Contudo, a ECA, “assim como o conjunto da USP, trata-se de uma escola altamente masculinizada em seu corpo docente e entre seus servidores técnico-administrativos”, apontam os autores. O desequilíbrio de gênero nesses grupos é bastante significativo e aumentou de 2000 para 2019. A porcentagem de professoras foi de 36% para 34% e a de servidoras variou de 47% para 39%. Apesar da USP ter sofrido quedas e crescimentos de valores diferentes da ECA, os números da universidade também apontaram para um predomínio massivo de professores e técnico-administrativos  do gênero masculino.

 

O que os números revelam

Segundo os autores, este artigo pode instigar a realização de novas pesquisas sobre a divisão sexual das carreiras, um discurso presente na esfera familiar, no sistema escolar e no mercado de trabalho, que define quais carreiras são femininas e quais são masculinas. Esses novos estudos poderão “investigar as dinâmicas de reprodução que levaram à concentração de cada gênero em determinadas áreas e à pouca alteração dessa distribuição no curso de 20 anos”, acreditam. 
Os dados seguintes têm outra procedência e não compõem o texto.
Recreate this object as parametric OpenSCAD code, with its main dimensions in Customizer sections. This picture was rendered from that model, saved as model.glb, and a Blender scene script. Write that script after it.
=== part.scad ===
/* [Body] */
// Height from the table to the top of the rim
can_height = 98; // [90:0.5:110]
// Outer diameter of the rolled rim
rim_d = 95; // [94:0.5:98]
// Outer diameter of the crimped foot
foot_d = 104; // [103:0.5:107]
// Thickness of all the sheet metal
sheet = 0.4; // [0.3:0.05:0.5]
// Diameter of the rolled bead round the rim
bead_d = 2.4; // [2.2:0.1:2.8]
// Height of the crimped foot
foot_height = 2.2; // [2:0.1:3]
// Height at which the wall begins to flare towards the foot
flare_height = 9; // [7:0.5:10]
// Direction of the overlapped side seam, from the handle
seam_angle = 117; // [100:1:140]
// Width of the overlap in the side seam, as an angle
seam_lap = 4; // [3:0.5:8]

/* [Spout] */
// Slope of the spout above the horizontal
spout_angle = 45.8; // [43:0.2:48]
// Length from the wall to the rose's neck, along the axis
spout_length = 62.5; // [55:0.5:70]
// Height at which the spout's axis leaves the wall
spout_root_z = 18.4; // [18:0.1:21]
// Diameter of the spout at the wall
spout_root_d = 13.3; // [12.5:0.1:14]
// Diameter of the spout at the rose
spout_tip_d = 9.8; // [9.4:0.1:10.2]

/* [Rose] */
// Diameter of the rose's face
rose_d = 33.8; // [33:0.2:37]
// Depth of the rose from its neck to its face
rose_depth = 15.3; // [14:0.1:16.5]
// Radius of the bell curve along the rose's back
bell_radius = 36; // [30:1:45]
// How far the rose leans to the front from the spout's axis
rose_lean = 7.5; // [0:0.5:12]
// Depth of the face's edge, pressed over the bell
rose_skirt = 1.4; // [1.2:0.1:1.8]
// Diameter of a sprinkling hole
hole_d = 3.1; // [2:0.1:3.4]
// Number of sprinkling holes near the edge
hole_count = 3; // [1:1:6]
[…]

Foto de duas sentadas e usando máscara. À esquerda, está Brasilina, que é branca, tem cabelos curtos, lisos e loiros, veste uma camisa verde e um xale rosa. Ela fala em um microfone. À direita, Margarida, que é branca, tem cabelos curtos, lisos e escuros, veste um terno azul. Ela leva as duas mãos ao coração.
Brasilina Passarelli [à esquerda] e Margarida Kunsch [à direita] foram as únicas professoras que chegaram à diretoria da ECA. Imagem: Amanda Ferreira/LAC.
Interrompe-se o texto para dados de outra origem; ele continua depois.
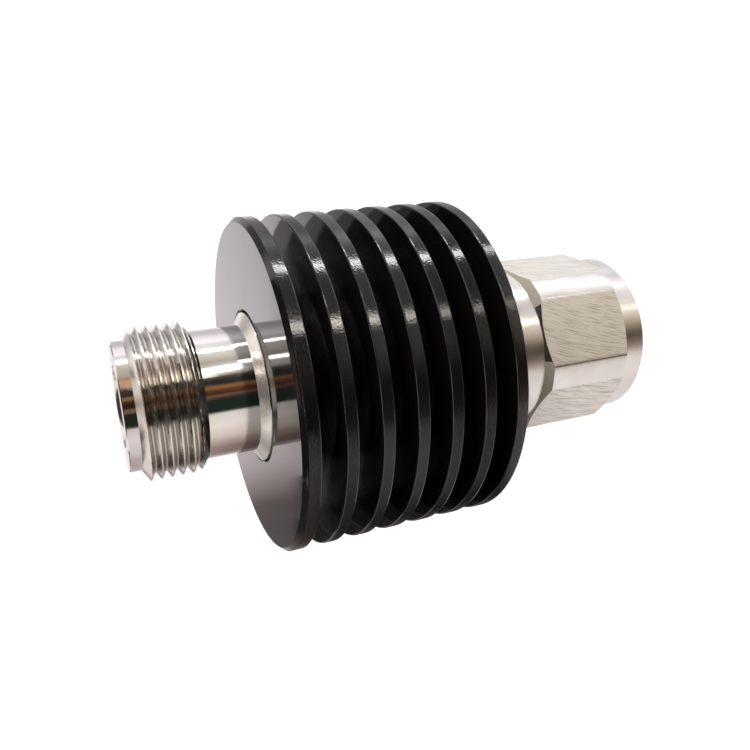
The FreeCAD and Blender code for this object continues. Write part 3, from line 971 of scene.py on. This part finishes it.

Já na pós-graduação, o artigo constata uma grande presença feminina. Os números evidenciam o papel da USP para as mulheres como uma possível ferramenta de mobilidade social através do estudo. Por outro lado, os baixos índices de mulheres na docência “confirmam como a mesma universidade frustra o investimento feminino na educação, restringindo o acesso das mulheres ao magistério superior ou, àquelas que conseguem tornar-se docentes, a progressão interna e o acesso às posições de liderança”, afirma o texto.

A pesquisa ainda apontou que, na Universidade, somente 30,6% das docentes mulheres conseguiram chegar à titularidade ao longo de 20 anos, o que também aumenta a discrepância entre as remunerações masculina e feminina. De acordo com Daniela Verzola Vaz, doutora em Economia citada no artigo, no funcionalismo público, são combinadas segregações ocupacionais e hierárquicas. Ou seja, as mulheres tendem a ser concentradas em posições de menor prestígio social e baixa remuneração ou, para aquelas que alcançam cargos de maior prestígio e remuneração, o acesso às funções de liderança é bloqueado.
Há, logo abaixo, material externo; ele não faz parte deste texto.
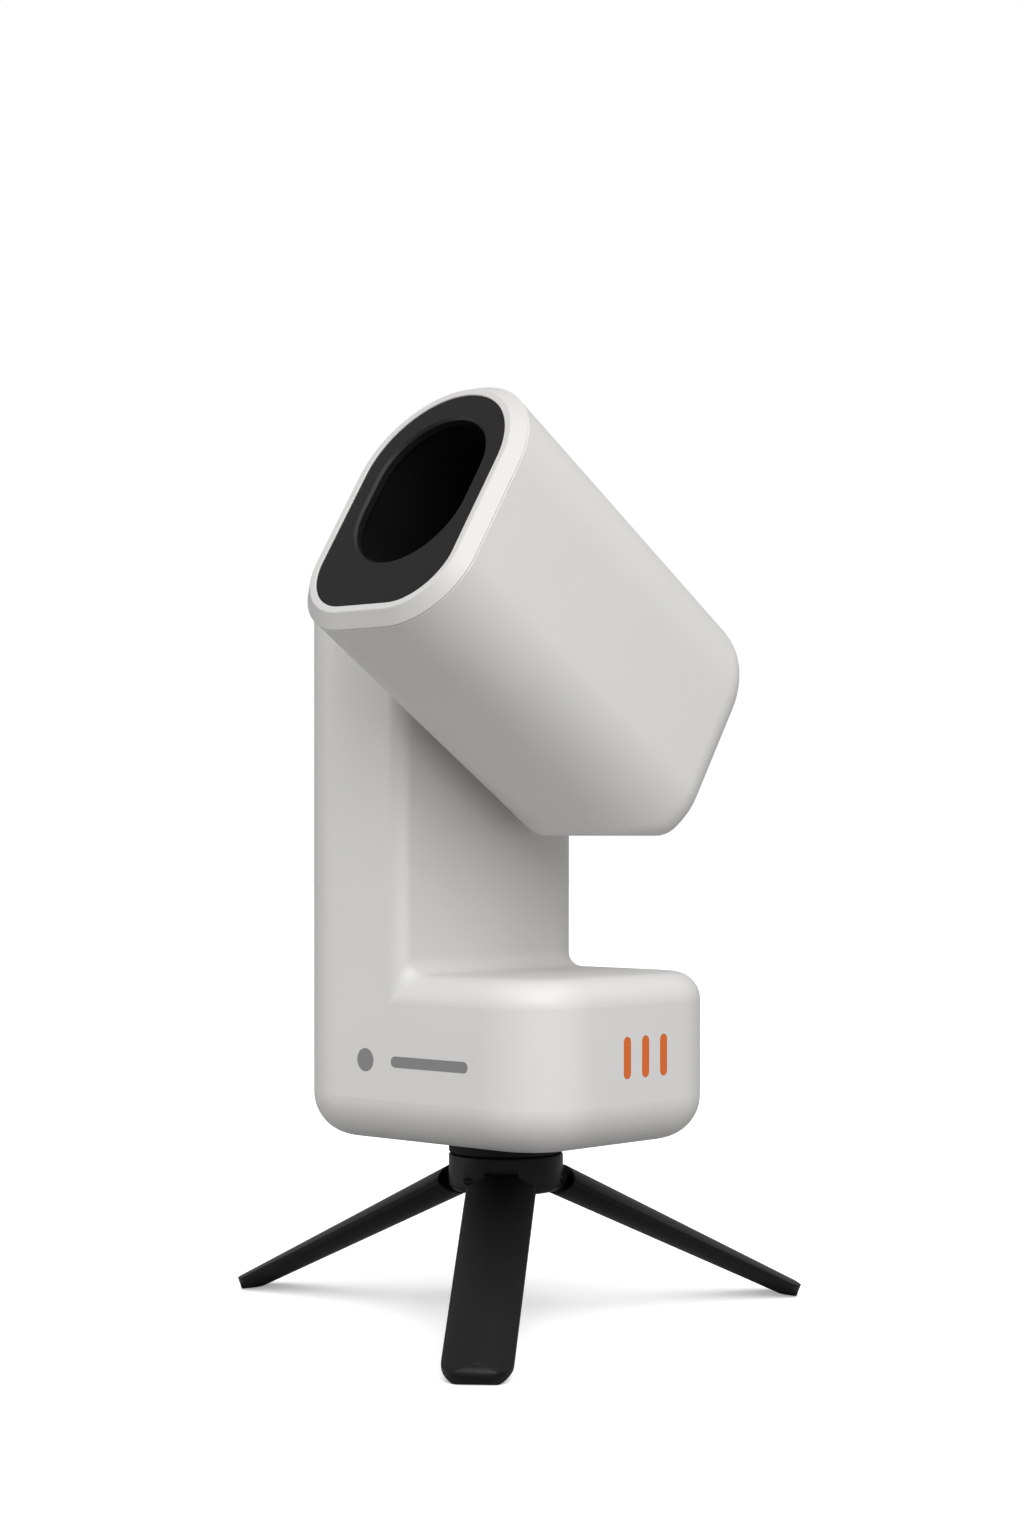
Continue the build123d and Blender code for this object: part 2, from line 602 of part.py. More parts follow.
with BuildPart() as tripod_hub:
    with BuildSketch(deck(HUB_BOTTOM)):
        Circle(HUB_R)
    extrude(amount=HUB_TOP - HUB_BOTTOM)
    fillet(tripod_hub.faces().sort_by(Axis.Z)[-1].edges(), DISC_EDGE)
    fillet(tripod_hub.faces().sort_by(Axis.Z)[0].edges(), HUB_ROUND)
    for bearing in LEG_BEARINGS.values():
        with BuildSketch(hinge_plane(bearing)):
            Circle(SLOT_R)
            with Locations(((SLOT_OUT - SLOT_R) / 2, -SLOT_OUT / 2)):
                Rectangle(SLOT_OUT + SLOT_R, SLOT_OUT)
            with Locations((SLOT_OUT / 2, SLOT_RISE / 2)):
                Rectangle(SLOT_OUT, SLOT_RISE)
        extrude(amount=SLOT_W / 2, both=True, mode=Mode.SUBTRACT)
        with BuildSketch(hinge_plane(bearing)):
            Circle(PIN_R)
        extrude(amount=PIN_HALF, both=True, mode=Mode.SUBTRACT)
        with BuildSketch(hinge_plane(bearing)):
            Circle(PIN_R)
        extrude(amount=HUB_R, mode=Mode.SUBTRACT)
    with BuildSketch(deck(HUB_TOP)):
        Circle(STUD_HOLE_R)
    extrude(amount=HUB_BOTTOM - HUB_TOP, mode=Mode.SUBTRACT)
    with BuildSketch(deck(HUB_BOTTOM)):
        Circle(HEAD_HOLE_R)
    extrude(amount=HEAD_RECESS, mode=Mode.SUBTRACT)
save(tripod_hub, "tripod_hub")

STUD_R, STUD_L, STUD_EDGE = 4.7, 24, 0.8
STUD_HEAD_R, STUD_HEAD_T = 7.4, 4
STUD_HEAD_Z = HUB_BOTTOM + HEAD_RECESS - STUD_HEAD_T
KEY_R, KEY_DEPTH = 4, 2.5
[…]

Foto de diversas pessoas em pé, posando para foto. Das dezessete pessoas, doze são mulheres. Todos vestem roupas de frio. As pessoas estão numa sala de aula e, ao fundo, está uma projeção em um telão com a frase “Mindfulness/Atenção Plena” e a foto de uma pessoa meditando.
Servidora e servidores técnico-administrativos da ECA em encontro sobre Mindfulness. Foto:  Susana Narimatsu/LAC

Analisando as proporções de gênero dos servidores técnico-administrativos na USP, os autores perceberam uma reprodução da divisão sexual do trabalho. Este é um sinal de que esse fenômeno extrapola os limites das salas de aula e se reproduz nas unidades como um todo.  O artigo traz como exemplo as históricas presenças majoritárias de homens nas áreas de exatas e de mulheres nas ciências biológicas, tanto entre estudantes e docentes quanto entre funcionários. Além disso, a queda da participação feminina na composição de servidores “permite observar como as mulheres foram as mais afetadas pelas políticas de demissão incentivada adotadas em meados da década passada.”

Ecanas na Organicom

Essa edição do periódico apresenta outros dois trabalhos com participação ecana. O artigo Feminismo e Comunicação: uma relação necessária, escrito pela professora Claudia Lago, do Departamento de Comunicações e Artes (CCA), aborda e incentiva a interseção  do campo da Comunicação com os estudos feministas e de gênero, de modo que esta relação passe a nortear pesquisas na área.

Além disso, a professora Maria Aparecida Ferrari, do Departamento de Relações Públicas, Propaganda e Turismo (CRP), desenvolveu outro artigo, em conjunto com Milene Rocha Lourenço Leitzk, doutoranda do Programa de Pós-Graduação em Ciências da Comunicação (PPGCOM) da ECA. O Guia bibliográfico sobre mulheres e feminismos: novas perspectivas para o campo da comunicação reúne e comenta uma série de referências especializadas sobre estudos de gênero, mulheres e feminismos, a fim de estimular pesquisas  no campo.